I raise the question in the same way that I understand that our principles must remain constant. Fifty-two years ago, the first Prime Minister of Barbados stood at this rostrum and articulated a principle that binds us still today, namely, that we in Barbados shall, in the conduct of our international relations, forever be friends of all and satellites of none (see A/PV.1487). That is absolutely still our principle, but the world in which we live is no longer the world that existed when
he delivered those comments. The baton has been passed from leader to leader, but it is time now for us in this Hall and in my country to recognize that that baton must be held firmly, because the storms, tsunamis, hurricanes, earthquakes and fires threaten to take the baton from us. I pray that the United Nations recognizes that the year 2020 is but 15 months away and that there will be a point of no return.
This is not a science-fiction movie.
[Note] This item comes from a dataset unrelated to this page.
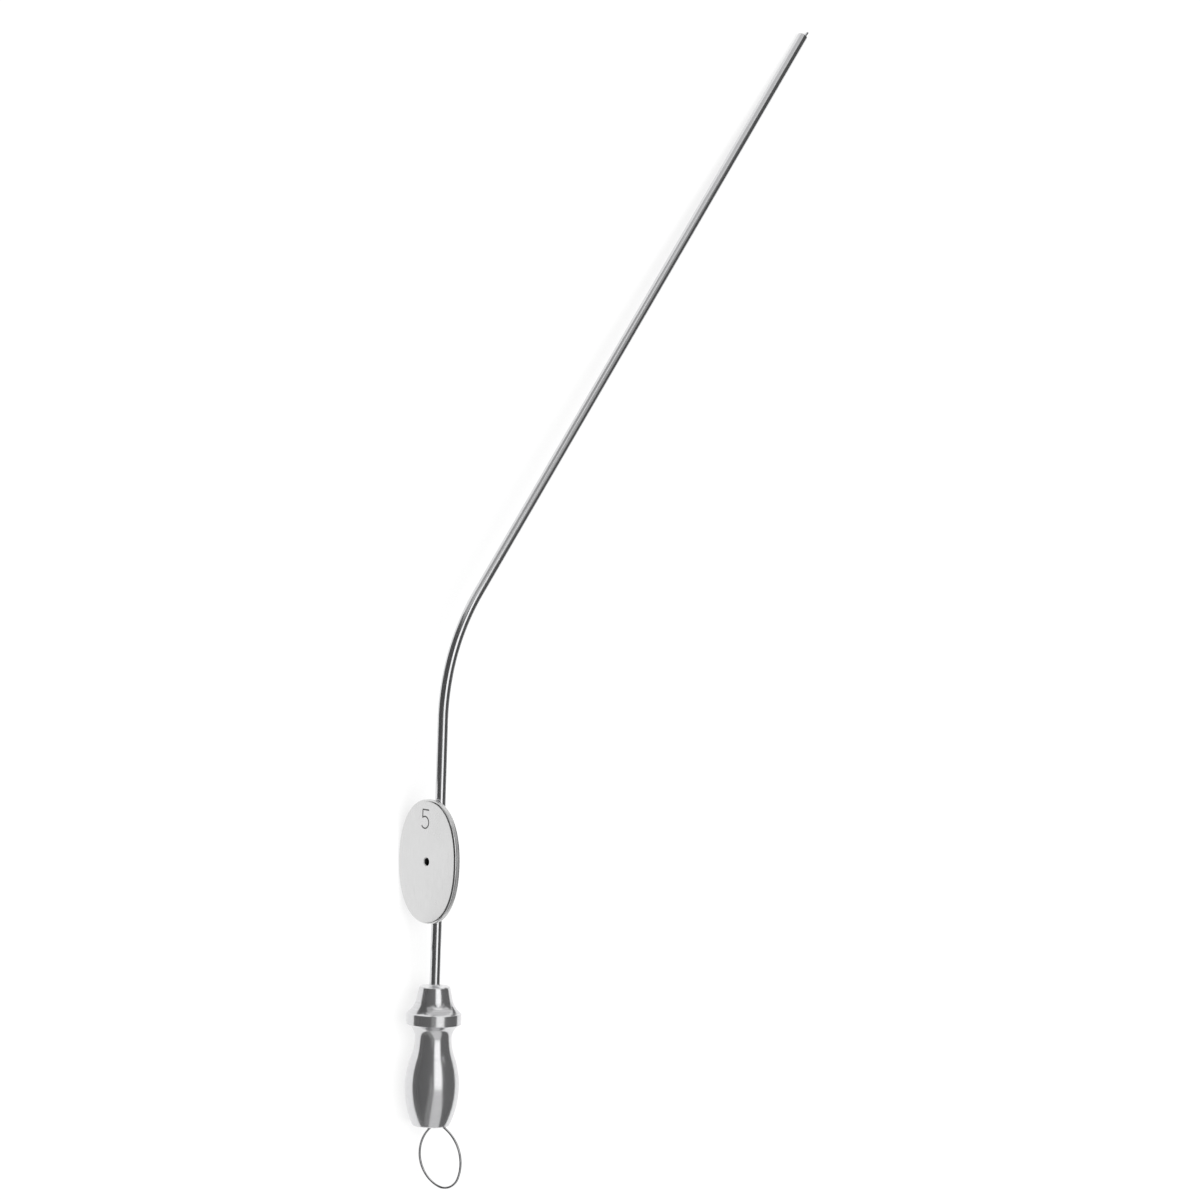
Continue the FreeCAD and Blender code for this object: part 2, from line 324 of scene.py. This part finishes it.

This is not a cartoon. And if I ever thought that it was a fantasy, what transpired in the last 24 hours across the different poles of the world has reminded me that it is not. I leave here to cut short my trip so that I can go home to my country. Some may say that, in spite of the flooding, we were lucky that tropical storm Kirk did not do greater damage. Two weeks ago in San Francisco, it was Isaac. I say simply that we cannot plan our affairs, or those of our people, on the basis of luck. It must be on the basis of policy and decisive action, but above all else on the basis of caring and empathy. I ask the world to pause — pause — and let us get this one right, because it is not about Governments anymore. It is about people.